More specifically, when such ideas of the PSP approach to group process work are appropriately applied in practice, there are several possible benefits:

(3a) The group works vividly, pulsating, attempting to create its own rhythm and “breath”, spontaneously overpassing “blockings”.

(3b) Group empathy develops quickly and on high levels, so the more hesitant members are much supported by the wholeness of the group – “organism”.

(3c) Group members are highly motivated to explore the dynamics with which they relate between them as well as the personal issues they wish to work on.

(3d) The “un-blocking” of possibly “stuck” group processes in any phase of the group life is supported in innovative ways.

(3e) The group field grows quickly and effectively; this happens even from the very first steps of the initial openings when the participants are simply introducing themselves, even during initial “warm-ups” (experiential exercises aiming to stir the process of the group members), even in some little moments of the group sharing process.

(3f) Especially when speaking of autonomous “weekend” workshops, the limited time of the group life is used in its maximum potential – exactly because the group works both on a collective level (as an “organism”) and on an individual,  personal one, for each one of its members.

 

… (4) Development of skills to devise directly, “on the spot”, by employing creative imagination, ways to:

(4a) stir the personal process in individual work settings

(4b) stir the personal as well as the group processes in group work settings,

(4c) structure (in both individual and group settings) appropriate ideas and inspirations that can be used as “experiments” (“exercises”) supporting some at an instant emerging individual and/or group need.

… (5) Inspiring the coordinator to enrich his/her perspectives while roughly “pre-planning” how to work some theme in an oncoming event of her/his professional practice.

Most of the times workshops, seminars and various events having to do with process and awareness work aim to explore a certain theme (they have a “title”).

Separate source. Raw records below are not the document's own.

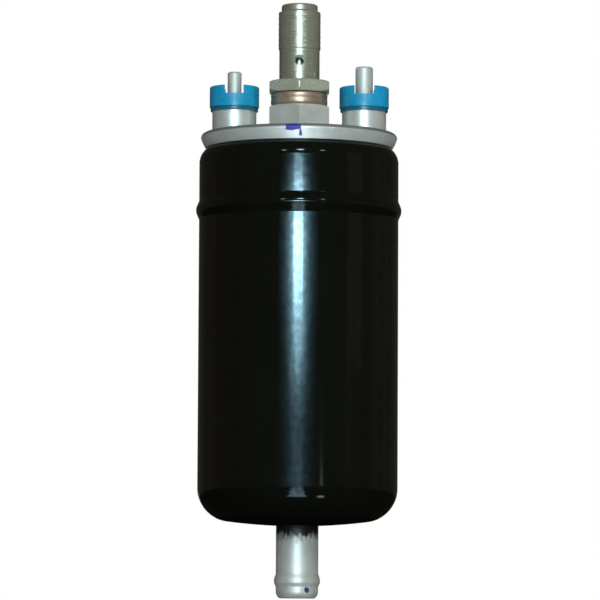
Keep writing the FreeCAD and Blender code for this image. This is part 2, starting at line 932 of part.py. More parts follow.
def check_valve_body():
    """Turned outlet fitting: screwed foot, hexagon, plain shank with the cross hole, thread and blind tip."""
    lead_top = fitting_top - outlet_lead_round
    turned_part = turned(
        (valve_bore_radius, fitting_foot),
        (outlet_root_radius, fitting_foot),
        (outlet_root_radius, hex_top),
        (shank_radius, hex_top),
        (shank_radius, shank_top),
        (outlet_thread_radius, shank_top),
        (outlet_thread_radius, thread_top),
        (outlet_lead_radius, thread_top + (outlet_thread_radius - outlet_lead_radius) / 2),
        (outlet_lead_radius, lead_top),
        (
            on_circle((outlet_lead_radius - outlet_lead_round, lead_top), outlet_lead_round, 45),
            (outlet_lead_radius - outlet_lead_round, fitting_top),
        ),
        (0, fitting_top),
        (0, cross_hole_height + gallery_end),
        (gallery_radius, cross_hole_height + gallery_end),
        (gallery_radius, spring_stop),
        (valve_bore_radius, spring_stop),
    )
    hexagon_part = hexagon(valve_across_flats, hex_foot, hex_top, True, True)
    hexagon_part = hexagon_part.cut(drum(valve_bore_radius, hex_foot, hex_top))
    hole = Part.makeCylinder(
        cross_hole_radius,
        shank_radius,
        FreeCAD.Vector(0, -shank_radius, cross_hole_height),
        FreeCAD.Vector(0, 1, 0),
    )
    return turned_part.fuse(hexagon_part).cut(hole)


def check_valve_seat():
    return tube(valve_seat_bore_radius, valve_bore_radius - press_fit, fitting_foot, seat_top)


def poppet_seal():
    return tube(poppet_stem_radius, poppet_head_radius, poppet_low, poppet_seal_top)


def check_poppet():
    """Poppet with a head above its rubber face and a stem that guides the spring."""
    edge = poppet_head_radius / 8
    return turned(
        (0, poppet_low),
        (poppet_stem_radius - press_fit, poppet_low),
        (poppet_stem_radius - press_fit, poppet_seal_top),
        (poppet_head_radius, poppet_seal_top),
        (poppet_head_radius, poppet_top - edge),
        (poppet_head_radius - edge, poppet_top),
        (poppet_stem_radius, poppet_top),
        (poppet_stem_radius, stem_top),
        (0, stem_top),
    )


def check_spring():
    mean_radius = (poppet_head_radius + poppet_stem_radius) / 2 + spring_wire
    return coil(mean_radius, poppet_top, spring_stop, spring_turns)


terminals = {
    "positive": (1, plus_thread_radius, plus_thread_length, plus_slot_width, plus_nut_across_flats),
    "negative": (-1, minus_thread_radius, minus_thread_length, minus_slot_width, minus_nut_across_flats),
}


def terminal_stud(x, radius, length):
    """Stud with a flat head inside, a neck through the cover and a free thread above its nut."""
    core = radius * thread_core_share
    top = slot_floor + length
    stud = turned(
        (0, head_low),
        (stud_head_radius, head_low),
        (stud_head_radius, head_top),
        (core, head_top),
        (core, slot_floor),
        (radius, slot_floor),
        (radius, top - thread_chamfer),
        (radius - thread_chamfer, top),
        (0, top),
    )
    stud.translate(FreeCAD.Vector(x, 0, 0))
    return stud


def terminal_bush(x, core):
    """Flanged insulating sleeve between the stud and the cover's post."""
    bush = turned(
        (core + slip_fit, head_top),
        (stud_head_radius, head_top),
        (stud_head_radius, roof),
        (bush_radius, roof),
        (bush_radius, post_top),
        (core + slip_fit, post_top),
    )
    bush.translate(FreeCAD.Vector(x, 0, 0))
    return bush


def terminal_cap(x, core, slot_width):
    """Insulating cap over the post: a short skirt, a nut pocket and a slot from front to back."""
    skirt_bore = cap_radius - cap_skirt_wall
    cap = turned(
        (skirt_bore, cap_foot),
        (cap_radius, cap_foot),
        (cap_radius, cap_top - cap_edge),
        (cap_radius - cap_edge, cap_top),
        (nut_pocket_radius, cap_top),
        (nut_pocket_radius, cap_floor),
        (core + slip_fit, cap_floor),
        (core + slip_fit, post_top),
        (skirt_bore, post_top),
    )
    half = slot_width / 2
    cap = cap.cut(block(-half, half, -2 * cap_radius, 2 * cap_radius, slot_floor, cap_top + cap_edge))
    cap.translate(FreeCAD.Vector(x, 0, 0))
    return cap


def terminal_nut(x, core, across_flats):
    nut = hexagon(across_flats, cap_floor, slot_floor, True, False)
    nut = nut.cut(drum(core + press_fit, cap_floor, slot_floor))
    nut.translate(FreeCAD.Vector(x, 0, 0))
    return nut


os.makedirs(out_folder, exist_ok=True)

for node, shape in {
    "can_shell": can_shell(),
    "inlet_pipe": inlet_pipe(),
    "inlet_strainer": inlet_strainer(),
    "end_cover": end_cover(),
    "cover_seal": cover_seal(),
    "outlet_fitting": check_valve_body(),
    "copper_ring": copper_ring(),
    "check_valve_seat": check_valve_seat(),
    "check_poppet": check_poppet(),
    "poppet_seal": poppet_seal(),
    "check_spring": check_spring(),
    "suction_plate": suction_plate(),
    "cam_ring": cam_ring(),
    "outlet_plate": outlet_plate(),
    "pack_screws": pack_screws(),
    "pump_rotor": pump_rotor(),
    "drive_pin": drive_pin(),
    "thrust_button": thrust_button(),
    "relief_ball": relief_ball(),
    "relief_spring": relief_spring(),
    "relief_plug": relief_plug(),
    "lower_bearing": lower_bearing(),
    "upper_bearing": upper_bearing(),
    "armature_shaft": armature_shaft(),
    "armature_core": armature_core(),
    "armature_windings": armature_windings(),
    "commutator_hub": commutator_hub(),
    "commutator_segments": commutator_segments(),
    "thrust_washers": thrust_washers(),
    "flux_tube": flux_tube(),
    "field_magnet_front": field_magnet(-90),
    "field_magnet_back": field_magnet(90),
    "magnet_clips": magnet_clips(),
    "brush_holder": brush_holder(),
}.items():
    save(shape, node)

for number in range(roller_count):
    save(pump_roller(number), f"pump_roller_{number + 1}")

for pole, (side, radius, length, slot_width, across_flats) in terminals.items():
    x = side * terminal_pitch_radius
    core = radius * thread_core_share
    turn = 0 if side > 0 else 180
    save(terminal_stud(x, radius, length), f"terminal_stud_{pole}")
    save(terminal_bush(x, core), f"terminal_bush_{pole}")
    save(terminal_cap(x, core, slot_width), f"terminal_cap_{pole}")
    save(terminal_nut(x, core, across_flats), f"terminal_nut_{pole}")
    save(brush(turn), f"brush_{pole}")
    save(brush_spring(turn), f"brush_spring_{pole}")
    save(brush_lead(turn, core), f"brush_lead_{pole}")
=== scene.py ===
import bmesh
import bpy
import json
import math
import numpy as np
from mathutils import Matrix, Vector


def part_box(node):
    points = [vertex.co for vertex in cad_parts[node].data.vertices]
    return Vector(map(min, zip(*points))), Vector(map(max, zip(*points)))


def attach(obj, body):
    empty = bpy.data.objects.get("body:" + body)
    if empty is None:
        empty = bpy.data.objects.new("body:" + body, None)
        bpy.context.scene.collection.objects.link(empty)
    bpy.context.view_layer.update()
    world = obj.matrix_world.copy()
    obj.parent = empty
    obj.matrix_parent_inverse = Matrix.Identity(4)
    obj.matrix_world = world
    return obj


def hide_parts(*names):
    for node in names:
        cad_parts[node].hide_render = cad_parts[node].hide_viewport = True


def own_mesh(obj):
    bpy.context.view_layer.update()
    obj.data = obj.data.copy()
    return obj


# In-line fuel pump: gloss black can, cast cover, turned outlet with its copper ring, two blue-capped studs
# and a silver hose nose. Sizes are in millimetres until a mesh is made.

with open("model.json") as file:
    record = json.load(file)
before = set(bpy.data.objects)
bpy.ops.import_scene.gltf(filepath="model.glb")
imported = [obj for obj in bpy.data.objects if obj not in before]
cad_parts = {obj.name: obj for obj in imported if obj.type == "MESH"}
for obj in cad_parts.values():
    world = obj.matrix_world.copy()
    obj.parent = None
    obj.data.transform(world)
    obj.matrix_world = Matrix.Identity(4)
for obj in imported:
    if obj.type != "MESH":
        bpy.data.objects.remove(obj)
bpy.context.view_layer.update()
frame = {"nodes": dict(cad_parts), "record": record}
scene = bpy.context.scene
mm = 0.001
fullTurn = 2 * math.pi
mergeDistance = 1e-7  # in metres: points of a mesh that are closer are one
sliver = 0.01  # what two heights or radii in mm may differ by and still count as one


# Shapes: outlines, turned skins and pieces

def arcRun(start, end, bow, count):
    # a circular arc as points: the middle stands off the chord by bow, to the right of the walk; at turn t
    # the point is the chord's middle + the chord's half * sin t / sin(half) + side * (radius cos t - sink)
    start, end = np.array(start, float), np.array(end, float)
    chord = end - start
    length = np.hypot(*chord)
    side = np.array([chord[1], -chord[0]]) / length
    radius = (length**2 / 4 + bow**2) / (2 * abs(bow))
    sink = radius - abs(bow)
    half = math.asin(min(1.0, length / 2 / radius))
    turn = np.linspace(-half, half, count)[:, None]
    along = (start + end) / 2 + chord / 2 * np.sin(turn) / math.sin(half)
    points = along + side * math.copysign(1, bow) * (radius * np.cos(turn) - sink)
    return [(r, z, 0.0) for r, z in points]


outlineSizes = {"hold": 0.06, "longRun": 2.0, "arcPoints": 6, "arcShare": 0.48}


def turnedOutline(corners):
    # every corner (r, z, rounding) turns into an arc tangent to both runs, which takes at most arcShare of
    # either; a straight run gets a point just inside each rounded end, or both ends of a long one, so that
    # its faces stay flat. The arc is centre + (first sin((1 - s) sweep) + last sin(s sweep)) / sin(sweep)
    hold, longRun, arcPoints, arcShare = outlineSizes.values()
    points = np.array([corner[:2] for corner in corners], float)
    rounding = [corner[2] for corner in corners]
    count = len(points)
    isOpen = points[0][0] == 0 and points[-1][0] == 0
    arcs = []
    for i in range(count):
        here, before, after = points[i], points[i - 1], points[(i + 1) % count]
        if rounding[i] == 0 or (isOpen and i in (0, count - 1)):
            arcs.append(here[None])
            continue
        back, on = before - here, after - here
        backLength, onLength = np.hypot(*back), np.hypot(*on)
        back, on = back / backLength, on / onLength
        opening = math.acos(np.clip(back @ on, -1, 1))
        reach = min(rounding[i] / math.tan(opening / 2), arcShare * backLength, arcShare * onLength)
        radius = reach * math.tan(opening / 2)
        centre = here + (back + on) / np.hypot(*(back + on)) * radius / math.sin(opening / 2)
        first, last = here + back * reach - centre, here + on * reach - centre
        sweep = math.pi - opening
        share = np.linspace(0, 1, arcPoints)[:, None]
        spread = np.sin((1 - share) * sweep) * first + np.sin(share * sweep) * last
        arcs.append(centre + spread / math.sin(sweep))
    outline = []
    for i in range(count):
        outline.append(arcs[i])
        if isOpen and i == count - 1:
            break
        start, end = arcs[i][-1], arcs[(i + 1) % count][0]
        length = np.hypot(*(end - start))
        if length > 4 * hold:
            if len(arcs[i]) > 1 or length > longRun:
                outline.append((start + (end - start) * hold / length)[None])
            if len(arcs[(i + 1) % count]) > 1 or length > longRun:
                outline.append((end - (end - start) * hold / length)[None])
    return np.vstack(outline)


def dense(outline, low, high, step):
    # the same outline with rows no further apart than step where it climbs between two heights
    rows = [outline[:1]]
    for a, b in zip(outline[:-1], outline[1:]):
        inside = min(a[1], b[1]) >= low - step and max(a[1], b[1]) <= high + step
        count = max(1, int(np.ceil(abs(b[1] - a[1]) / step))) if inside else 1
        share = np.arange(1, count + 1)[:, None] / count
        rows.append(a + (b - a) * share)
    return np.vstack(rows)


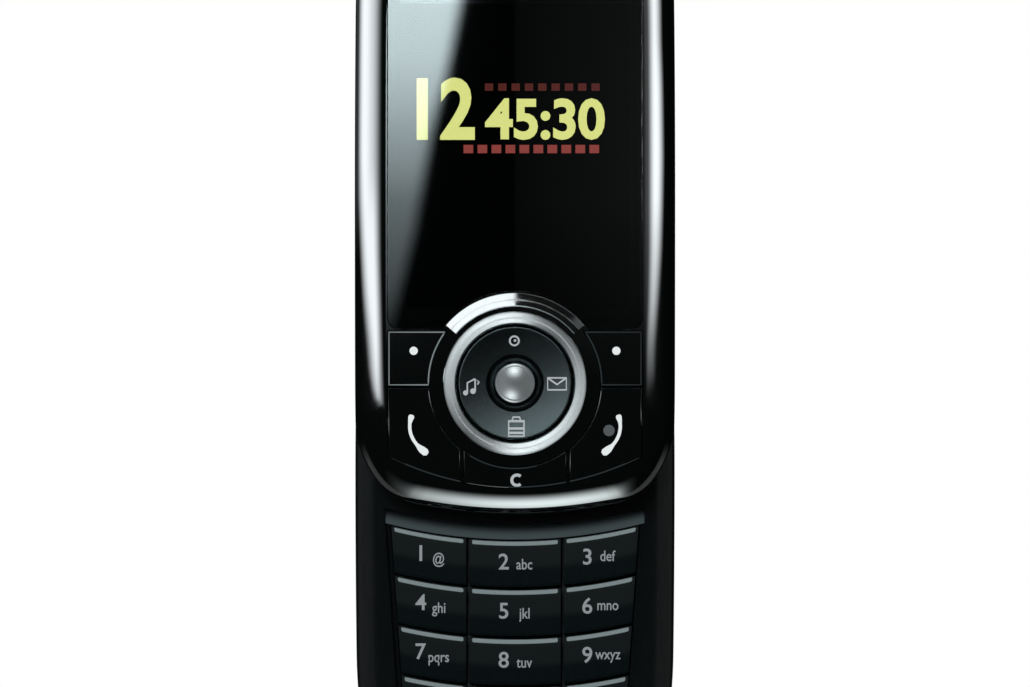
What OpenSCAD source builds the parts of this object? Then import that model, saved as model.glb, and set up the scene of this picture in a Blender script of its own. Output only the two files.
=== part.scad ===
// Slider phone, lying on its back and slid open, in millimetres.
// X runs across the phone, +Y towards its top end, +Z out of its face.
// The origin is the middle of the base's back face.

/* [Bodies] */
// Greatest width of both halves
body_w = 48.2; // [46:0.1:52]
// Length of each half
body_l = 96; // [94:0.5:104]
// Bow radius of the base's long sides
base_bow_r = 545; // [450:5:1200]
// Bow radius of the slide's sides above its middle
slide_high_bow_r = 700; // [500:10:1200]
// Bow radius of the slide's sides below its middle
slide_low_bow_r = 2400; // [1200:50:4000]
// How far the slide travels
travel = 41; // [38:0.5:42]
// Thickness of the base
base_t = 9.6; // [9.4:0.1:11]
// Thickness of the slide
slide_t = 7.2; // [7:0.1:8.4]
// Running gap between the slide and the base
slide_gap = 0.3; // [0.25:0.05:0.5]
// Wall thickness of the housings
wall = 2; // [1.6:0.1:2.4]
// Width of the rounded edge of the slide's face
face_round_w = 4.7; // [4.3:0.1:5]
// Height of the rounded edge of the slide's face
face_round_h = 4.1; // [3.6:0.1:4.3]

/* [Display] */
// Width of the clear window
window_w = 38.2; // [36:0.1:38.6]
// Length of the clear window
window_l = 55; // [50:0.5:56]
// Thickness of the clear window
window_t = 1; // [0.8:0.1:1.1]
// Width of the lit picture area
picture_w = 33.6; // [30:0.2:34.6]
// Length of the lit picture area
picture_l = 44.8; // [40:0.2:46]

/* [Navigation cluster] */
// Height of the cluster's centre above the chin
nav_up = 19.75; // [19:0.05:20.5]
// Outer radius of the fixed bright ring
ring_r = 10.8; // [10.4:0.1:11]
// Radius of the four-way key
nav_r = 8.45; // [8:0.05:8.7]
// Radius of the centre key
select_r = 3.05; // [2.8:0.05:3.2]
// Outer radius of the crescent above the ring
crescent_r = 13.5; // [13.2:0.1:13.6]
// Radial width of the crescent
crescent_w = 2; // [1.6:0.1:2.2]

/* [Number keys] */
// Width of the middle column
mid_key_w = 13.9; // [13:0.1:14.4]
// Width of each outer column
side_key_w = 11.4; // [10.4:0.1:11.5]
// Distance from one row to the next
row_pitch = 7.4; // [7:0.05:7.5]
// Gap between one key and the next
key_gap = 0.35; // [0.3:0.05:0.6]
// How much each outer column narrows for each mm towards the bottom
key_taper = 0.07; // [0:0.01:0.1]
// Radius of the curve that the rows follow
row_curve_r = 78; // [60:1:90]
// How far a key goes down
key_travel = 0.3; // [0.2:0.05:0.35]
// Clearance round a key in its opening
key_clear = 0.15; // [0.1:0.01:0.2]

/* [Slide mechanism] */
// Width across the moving plate
rail_w = 32.8; // [30:0.2:34]
// Length of the moving plate
rail_l = 69; // [67:0.5:70]
// Length of the fixed plate
guide_l = 25; // [22:0.5:26]
// Sheet thickness of both plates
sheet_t = 0.4; // [0.3:0.05:0.45]
// Diameter of the spring wire
spring_wire = 0.5; // [0.4:0.05:0.5]

/* [Battery] */
// Width of the battery
battery_w = 34; // [30:0.5:35]
// Length of the battery
battery_l = 55; // [50:0.5:56]
// Thickness of the battery
battery_t = 3.2; // [3:0.1:3.4]
// Thickness of the battery cover
cover_t = 1.1; // [1:0.05:1.2]
// How far the cover slides before it lifts off
cover_travel = 8; // [6:0.5:9]

/* [Hidden] */

$fn = 48;
eps = 0.01;
half_w = body_w / 2;
half_l = body_l / 2;

// Heights
split_base_z = 5.5;
base_top_z = base_t;
slide_z = base_top_z + slide_gap;
slide_top_z = slide_z + slide_t;
tray_z = slide_z + 2;                 // joint between the slide's rear and front covers
recess_d = 0.9;                       // the number keys lie this far below the base's top face
panel_z = base_top_z - recess_d;
panel_t = 0.8;
board_t = 0.8;
board_z = 5.2;
dome_h = 0.25;
press_gap = 0.05;                     // left under a key that is fully down
mat_t = 0.35;

// Where the open slide lies
slide_mid_y = travel;
chin_y = slide_mid_y - half_l;
nav_y = chin_y + nav_up;

// Outline of a half: bowed sides that turn through soft corners into shallow curved ends
end_bow_r = 74;
corner_w = 8;
corner_l = 9.8;
corner_steps = 8;
end_steps = 4;
side_steps = 3;
corner_x = half_w - corner_w;
corner_top = half_l - half_w * half_w / (2 * end_bow_r) - corner_l;
function end_y(x, turn) = half_l - x * x / (2 * end_bow_r) - corner_l * (1 - cos(turn));
function bow(y, r) = y * y / (2 * r);
// One quarter, from the middle of the end round to the middle of the side
function quarter(bow_r) = concat(
    [for (i = [0:end_steps - 1]) let (x = corner_x * i / end_steps) [x, end_y(x, 0)]],
    [for (i = [0:corner_steps]) let (turn = 90 * i / corner_steps, x = corner_x + corner_w * sin(turn))
        [x - bow(end_y(x, turn), bow_r) * pow(x / half_w, 2), end_y(x, turn)]],
    [for (i = [1:side_steps]) let (y = corner_top * (1 - i / side_steps)) [half_w - bow(y, bow_r), y]]);
function flipped(points) = [for (i = [len(points) - 1:-1:0]) points[i]];
function mirrored(points) = [for (i = [len(points) - 2:-1:1]) [-points[i].x, points[i].y]];
function down(points) = [for (p = points) [p.x, -p.y]];
function right_side(low_r, high_r) = let (low = quarter(low_r), high = quarter(high_r))
    concat(down(low), [for (i = [len(high) - 2:-1:0]) high[i]]);
function whole(low_r, high_r) = let (side = right_side(low_r, high_r)) concat(side, mirrored(side));
base_outline = whole(base_bow_r, base_bow_r);
slide_outline = whole(slide_low_bow_r, slide_high_bow_r);
function inset_points(points, inset) = [for (p = points)
    [p.x * (1 - inset / half_w), p.y * (1 - inset / half_l)]];
function side_x(y) = half_w - bow(y, base_bow_r);

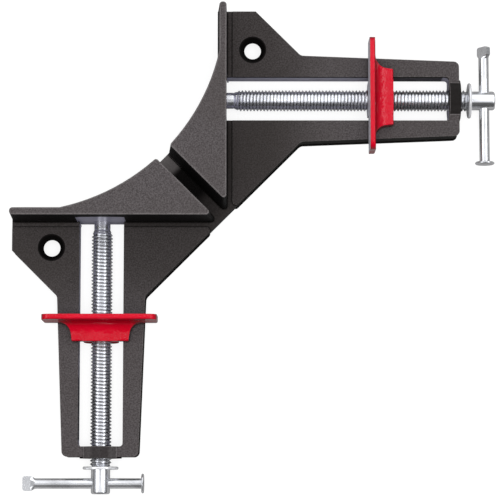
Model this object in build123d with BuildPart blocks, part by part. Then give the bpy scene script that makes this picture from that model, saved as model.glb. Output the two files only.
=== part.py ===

So, the co-ordinator usually somehow “pre-plans” his/her way to approach the theme of an oncoming workshop (or other event). Being introduced in PSP is a great stirring of creative imagination and one gradually starts using it in more and more effective ways during this phase of “pre-structuring”.

We can understand better this benefit if we simply think that any group becomes immediately very much differently alive as soon as its members start even very slightly working bodily and interactively. So, the conductor may possibly enrich her/his ways to pre-structure her/his oncoming workshop or event by discovering new possibilities and pathways.

However, it is noted that this proposal complements and does not substitute the basic perspective and methodology with which any coordinator usually works; moreover, it does not underestimate the use of verbal communication during any activity and sharing of the group members.